ON: All three local college hockey teams are at home this weekend for two-game sets, with Colorado College hosting New Hampshire, Air Force welcoming Bentley and Denver going against RPI. But if you can’t get out to see the games live, only the Pioneers on Friday will be televised. DU, ranked No. 11 nationally, is on a 5-0 streak in home-openers and has a 10-0 record against RPI dating to 1954. The game airs Friday at 7:30 p.m. on FSN.

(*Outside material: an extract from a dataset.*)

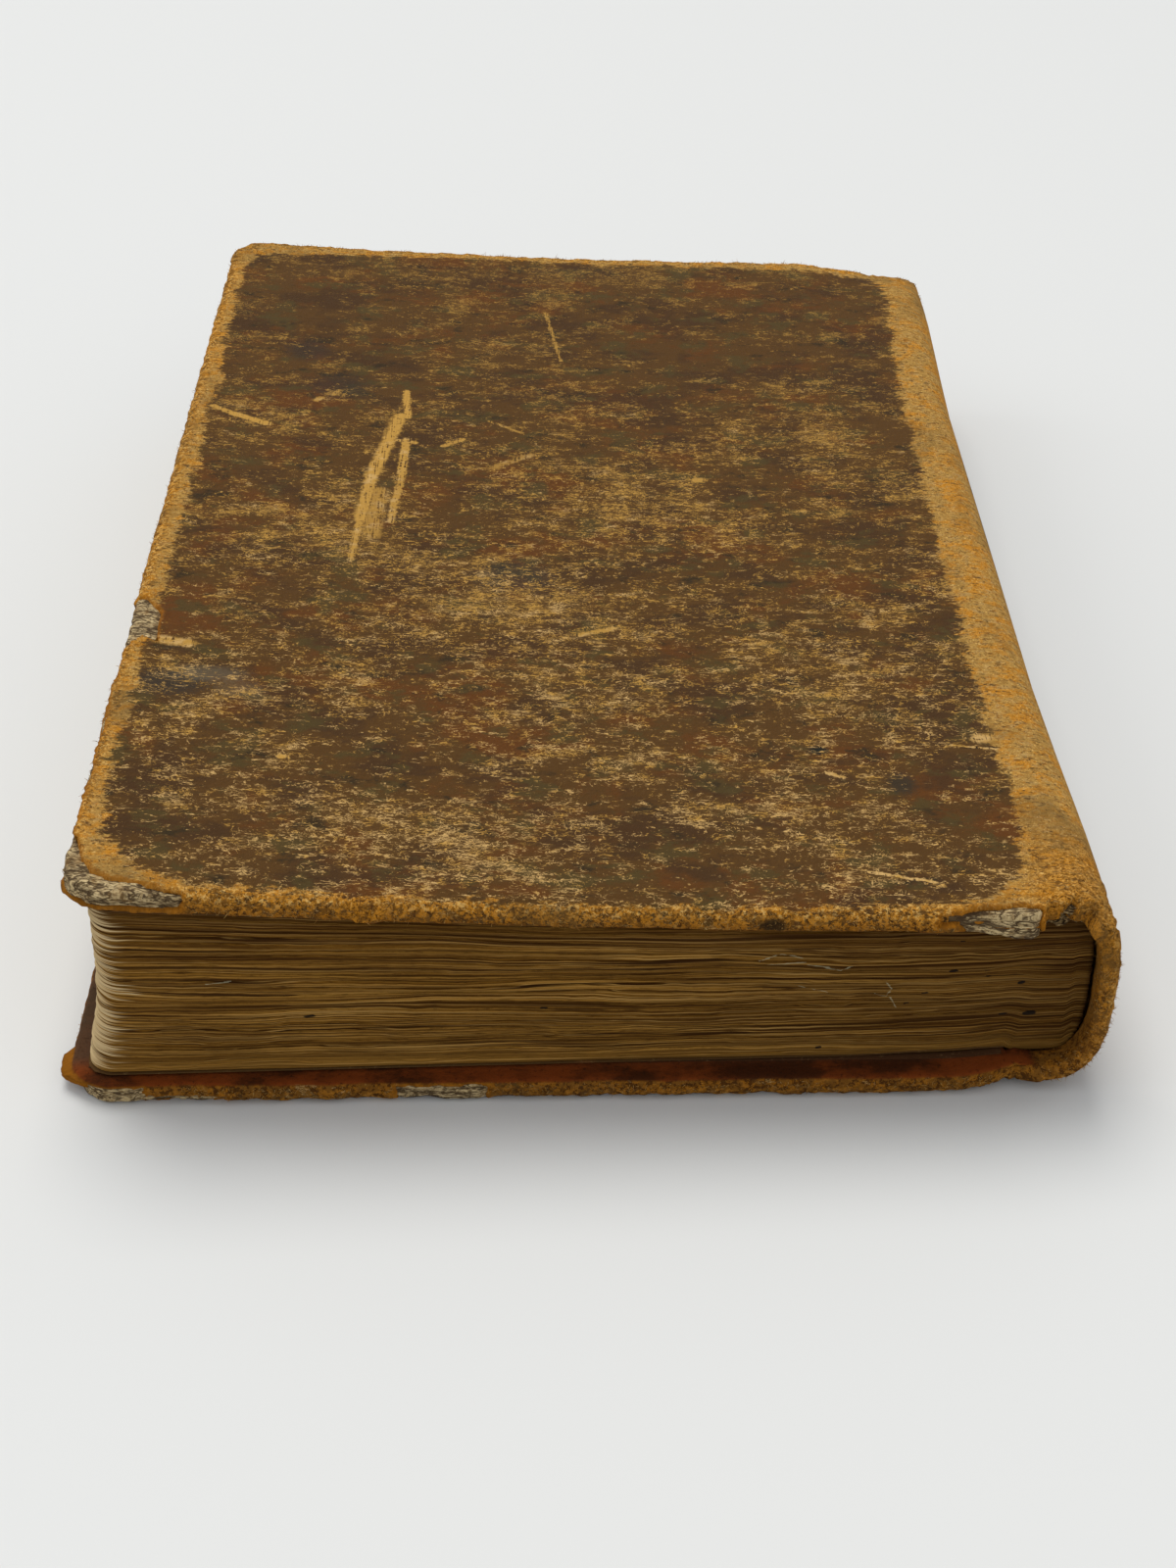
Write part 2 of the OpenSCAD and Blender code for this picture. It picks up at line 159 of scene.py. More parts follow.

OFF: Intriguing recreational events are slim pickings this weekend. So why not get off the couch for a road trip? College football’s greatest draw, the detail that sucks in even the most casual of fans, is the long-standing regional rivalry. In this case, the Border War between Colorado State and Wyoming, playing out its 98th chapter in Laramie on Saturday at 2 p.m., will settle some brewing tension. Wyoming (3-4, 2-1) leads fifth-place Colorado State (4-2, 1-1) by a half-game in the Mountain West Conference. It’s unlikely the MWC would send five teams to bowl games, so this midseason matchup has serious implications. And to the victor goes the vaunted Bronze Boot, the traveling trophy once worn by a CSU grad and veteran of the Vietnam War. The Boot series is tied 19-19.